- Exercise objective
Below are some records; reproduce every one of them exactly.

- Records to use
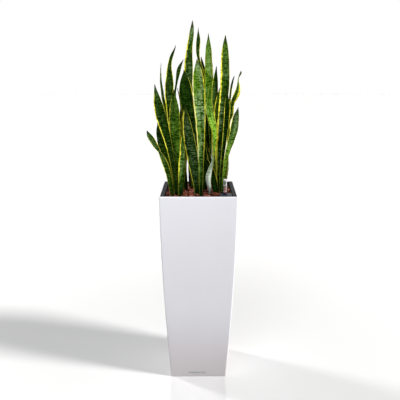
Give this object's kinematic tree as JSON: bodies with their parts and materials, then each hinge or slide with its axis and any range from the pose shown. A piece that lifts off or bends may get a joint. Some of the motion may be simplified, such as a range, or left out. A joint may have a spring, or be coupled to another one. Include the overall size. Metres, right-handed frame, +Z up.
{
  "type": "self watering planter",
  "caption": "Tall tapered square planter with a lift-out self watering liner, lifting handles, filler flap, float gauge and snake plants in bark mulch.",
  "frame": {"origin": "centre of the column's flat foot, on the floor", "axes": "+Z up, -Y towards the face with the badge, +X to the right seen from that face; the filler shaft is at +X, -Y"},
  "size_m": [0.4819, 0.4, 1.916],
  "materials": {
    "shell_plastic": "satin, smooth white",
    "badge_silver": "satin, blank",
    "liner_plastic": "fine grain",
    "handle_plastic": "ribbed, fine grain",
    "separator_plastic": "plain",
    "cover_plastic": "fine grain",
    "pin_steel": "drawn",
    "clear_plastic": "clear, polished",
    "cap_plastic": "translucent red",
    "collar_plastic": "plain",
    "mark_ink": "printed",
    "float_plastic": "plain",
    "seal_rubber": "plain",
    "granulate": "coarse, porous",
    "potting_mix": "crumbly",
    "bark": "rough chips",
    "leaf": "waxy, banded"
  },
  "bodies": {
    "outer_pot": {"outer_shell": "shell_plastic", "front_badge": "badge_silver"},
    "liner": {"liner_tub": "liner_plastic", "separator_plate": "separator_plastic", "wick_cups": "separator_plastic", "filler_shaft": "liner_plastic", "shaft_cover": "cover_plastic", "flap_hinge_pin": "pin_steel", "gauge_tube": "clear_plastic", "gauge_cap": "cap_plastic", "gauge_collar": "collar_plastic", "gauge_marks": "mark_ink", "drainage_granulate": "granulate"},
    "left_handle": {"handle_left": "handle_plastic"},
    "right_handle": {"handle_right": "handle_plastic"},
    "flap": {"filler_flap": "cover_plastic"},
    "float": {"float_cylinder": "float_plastic", "float_rod": "float_plastic"},
    "seal": {"drain_seal": "seal_rubber"},
    "plug": {"drain_plug": "collar_plastic"},
    "planting": {"potting_mix": "potting_mix", "bark_mulch": "bark", "snake_plant_front_left": "leaf", "snake_plant_back_left": "leaf", "snake_plant_centre_front": "leaf", "snake_plant_centre_back": "leaf", "snake_plant_centre_right": "leaf", "snake_plant_front_right": "leaf", "snake_plant_back_right": "leaf"}
  },
  "joints": [
    {"name": "liner_lift", "type": "slide", "parent": "outer_pot", "child": "liner", "axis": [0, 0, 1], "range_m": [0, 0.42]},
    {"name": "left_handle_lift", "type": "slide", "parent": "liner", "child": "left_handle", "axis": [0, 0, 1], "range_m": [0, 0.084]},
    {"name": "right_handle_lift", "type": "slide", "parent": "liner", "child": "right_handle", "axis": [0, 0, 1], "range_m": [0, 0.084]},
    {"name": "flap_hinge", "type": "hinge", "parent": "liner", "child": "flap", "pos_m": [0.1682, -0.142, 1.0494], "axis": [0, 1, 0], "range_deg": [0, 100]},
    {"name": "float_rise", "type": "slide", "parent": "liner", "child": "float", "axis": [0, 0, 1], "range_m": [-0.033, 0.033]},
    {"name": "seal_drop", "type": "slide", "parent": "liner", "child": "seal", "axis": [0, 0, -1], "range_m": [0, 0.014]},
    {"name": "plug_turn", "type": "hinge", "parent": "seal", "child": "plug", "pos_m": [0, 0, 0.657], "axis": [0, 0, -1], "range_deg": [0, 1681]},
    {"name": "planting_lift", "type": "slide", "parent": "liner", "child": "planting", "axis": [0, 0, 1], "range_m": [0, 0.26]}
  ],
  "couplings": [
    {"joint": "plug_turn", "follows": "seal_drop", "rad_per_m": 2094.4}
  ]
}
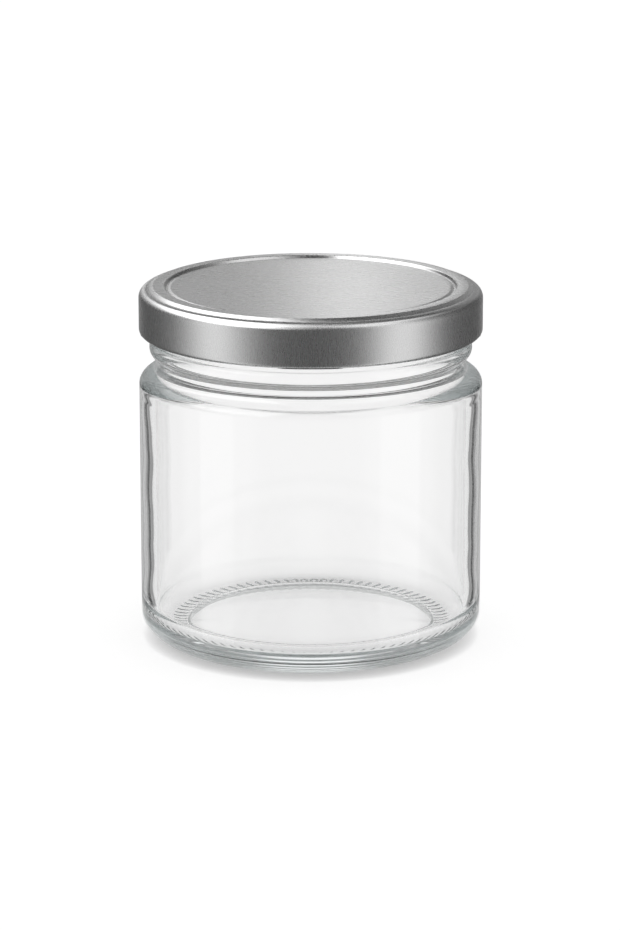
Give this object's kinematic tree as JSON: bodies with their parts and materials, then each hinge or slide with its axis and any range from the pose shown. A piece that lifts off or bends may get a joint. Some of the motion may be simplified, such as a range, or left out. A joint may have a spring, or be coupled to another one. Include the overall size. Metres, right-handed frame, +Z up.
{
  "type": "glass jar",
  "caption": "Straight-sided clear glass food jar with a brushed metal twist-off lug lid and a sealing ring under it; the lid unscrews and lifts clear.",
  "frame": {"origin": "on the surface that the jar stands on, under the middle of the jar", "axes": "+Z up along the axis of the jar, +X through one lug of the closed lid"},
  "size_m": [0.074, 0.074, 0.0777],
  "materials": {
    "clear_glass": "clear and smooth, faint grey-green at the edges",
    "brushed_tinplate": "satin, brushed up and down on the skirt and across the panel",
    "sealing_compound": "off-white, soft and matte"
  },
  "bodies": {
    "jar": {"glass_jar": "clear_glass"},
    "seal": {"sealing_ring": "sealing_compound"},
    "lid": {"lid_shell": "brushed_tinplate"}
  },
  "joints": [
    {"name": "lid_rise", "type": "slide", "parent": "jar", "child": "seal", "axis": [0, 0, 1], "range_m": [0, 0.0159]},
    {"name": "lid_turn", "type": "hinge", "parent": "seal", "child": "lid", "pos_m": [0, 0, 0.0676], "axis": [0, 0, 1], "range_deg": [0, 450]}
  ],
  "couplings": [
    {"joint": "lid_rise", "follows": "lid_turn", "m_per_rad": 0.0020213}
  ]
}
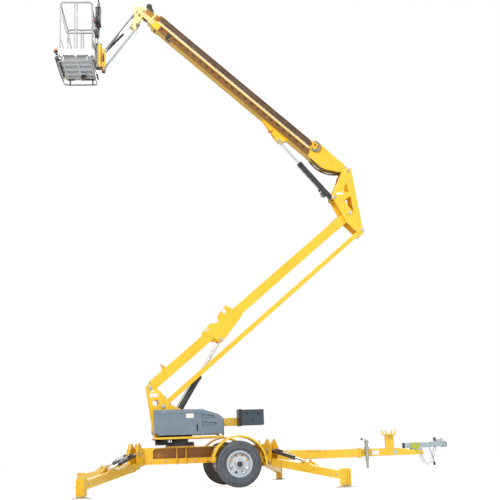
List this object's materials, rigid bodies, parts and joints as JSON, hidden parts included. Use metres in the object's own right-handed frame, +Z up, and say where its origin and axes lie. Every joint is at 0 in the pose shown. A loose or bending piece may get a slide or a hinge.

- Problem solution
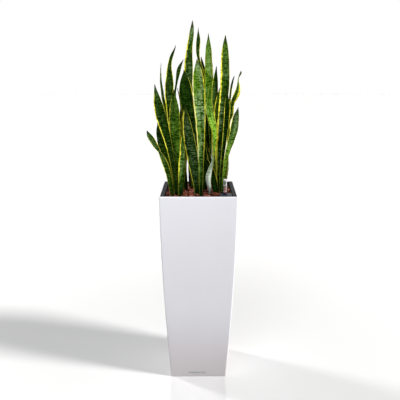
Give this object's kinematic tree as JSON: bodies with their parts and materials, then each hinge or slide with its axis and any range from the pose shown. A piece that lifts off or bends may get a joint. Some of the motion may be simplified, such as a range, or left out. A joint may have a spring, or be coupled to another one. Include the overall size. Metres, right-handed frame, +Z up.
{
  "type": "self watering planter",
  "caption": "Tall tapered square planter with a lift-out self watering liner, lifting handles, filler flap, float gauge and snake plants in bark mulch.",
  "frame": {"origin": "centre of the column's flat foot, on the floor", "axes": "+Z up, -Y towards the face with the badge, +X to the right seen from that face; the filler shaft is at +X, -Y"},
  "size_m": [0.4819, 0.4, 1.916],
  "materials": {
    "shell_plastic": "satin, smooth white",
    "badge_silver": "satin, blank",
    "liner_plastic": "fine grain",
    "handle_plastic": "ribbed, fine grain",
    "separator_plastic": "plain",
    "cover_plastic": "fine grain",
    "pin_steel": "drawn",
    "clear_plastic": "clear, polished",
    "cap_plastic": "translucent red",
    "collar_plastic": "plain",
    "mark_ink": "printed",
    "float_plastic": "plain",
    "seal_rubber": "plain",
    "granulate": "coarse, porous",
    "potting_mix": "crumbly",
    "bark": "rough chips",
    "leaf": "waxy, banded"
  },
  "bodies": {
    "outer_pot": {"outer_shell": "shell_plastic", "front_badge": "badge_silver"},
    "liner": {"liner_tub": "liner_plastic", "separator_plate": "separator_plastic", "wick_cups": "separator_plastic", "filler_shaft": "liner_plastic", "shaft_cover": "cover_plastic", "flap_hinge_pin": "pin_steel", "gauge_tube": "clear_plastic", "gauge_cap": "cap_plastic", "gauge_collar": "collar_plastic", "gauge_marks": "mark_ink", "drainage_granulate": "granulate"},
    "left_handle": {"handle_left": "handle_plastic"},
    "right_handle": {"handle_right": "handle_plastic"},
    "flap": {"filler_flap": "cover_plastic"},
    "float": {"float_cylinder": "float_plastic", "float_rod": "float_plastic"},
    "seal": {"drain_seal": "seal_rubber"},
    "plug": {"drain_plug": "collar_plastic"},
    "planting": {"potting_mix": "potting_mix", "bark_mulch": "bark", "snake_plant_front_left": "leaf", "snake_plant_back_left": "leaf", "snake_plant_centre_front": "leaf", "snake_plant_centre_back": "leaf", "snake_plant_centre_right": "leaf", "snake_plant_front_right": "leaf", "snake_plant_back_right": "leaf"}
  },
  "joints": [
    {"name": "liner_lift", "type": "slide", "parent": "outer_pot", "child": "liner", "axis": [0, 0, 1], "range_m": [0, 0.42]},
    {"name": "left_handle_lift", "type": "slide", "parent": "liner", "child": "left_handle", "axis": [0, 0, 1], "range_m": [0, 0.084]},
    {"name": "right_handle_lift", "type": "slide", "parent": "liner", "child": "right_handle", "axis": [0, 0, 1], "range_m": [0, 0.084]},
    {"name": "flap_hinge", "type": "hinge", "parent": "liner", "child": "flap", "pos_m": [0.1682, -0.142, 1.0494], "axis": [0, 1, 0], "range_deg": [0, 100]},
    {"name": "float_rise", "type": "slide", "parent": "liner", "child": "float", "axis": [0, 0, 1], "range_m": [-0.033, 0.033]},
    {"name": "seal_drop", "type": "slide", "parent": "liner", "child": "seal", "axis": [0, 0, -1], "range_m": [0, 0.014]},
    {"name": "plug_turn", "type": "hinge", "parent": "seal", "child": "plug", "pos_m": [0, 0, 0.657], "axis": [0, 0, -1], "range_deg": [0, 1681]},
    {"name": "planting_lift", "type": "slide", "parent": "liner", "child": "planting", "axis": [0, 0, 1], "range_m": [0, 0.26]}
  ],
  "couplings": [
    {"joint": "plug_turn", "follows": "seal_drop", "rad_per_m": 2094.4}
  ]
}
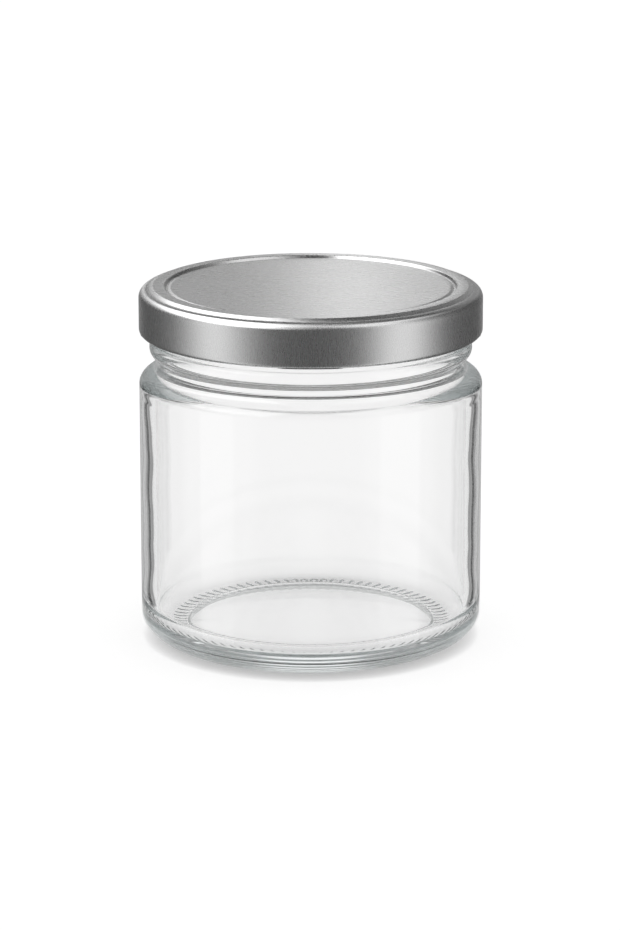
Give this object's kinematic tree as JSON: bodies with their parts and materials, then each hinge or slide with its axis and any range from the pose shown. A piece that lifts off or bends may get a joint. Some of the motion may be simplified, such as a range, or left out. A joint may have a spring, or be coupled to another one. Include the overall size. Metres, right-handed frame, +Z up.
{
  "type": "glass jar",
  "caption": "Straight-sided clear glass food jar with a brushed metal twist-off lug lid and a sealing ring under it; the lid unscrews and lifts clear.",
  "frame": {"origin": "on the surface that the jar stands on, under the middle of the jar", "axes": "+Z up along the axis of the jar, +X through one lug of the closed lid"},
  "size_m": [0.074, 0.074, 0.0777],
  "materials": {
    "clear_glass": "clear and smooth, faint grey-green at the edges",
    "brushed_tinplate": "satin, brushed up and down on the skirt and across the panel",
    "sealing_compound": "off-white, soft and matte"
  },
  "bodies": {
    "jar": {"glass_jar": "clear_glass"},
    "seal": {"sealing_ring": "sealing_compound"},
    "lid": {"lid_shell": "brushed_tinplate"}
  },
  "joints": [
    {"name": "lid_rise", "type": "slide", "parent": "jar", "child": "seal", "axis": [0, 0, 1], "range_m": [0, 0.0159]},
    {"name": "lid_turn", "type": "hinge", "parent": "seal", "child": "lid", "pos_m": [0, 0, 0.0676], "axis": [0, 0, 1], "range_deg": [0, 450]}
  ],
  "couplings": [
    {"joint": "lid_rise", "follows": "lid_turn", "m_per_rad": 0.0020213}
  ]
}
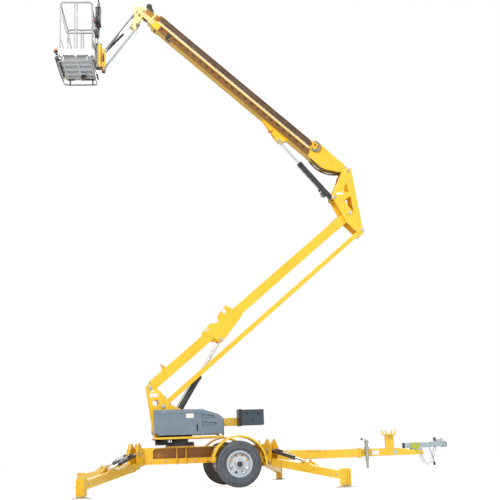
List this object's materials, rigid bodies, parts and joints as JSON, hidden parts included. Use metres in the object's own right-handed frame, +Z up, and say where its origin and axes lie. Every joint is at 0 in the pose shown. A loose or bending piece may get a slide or a hinge.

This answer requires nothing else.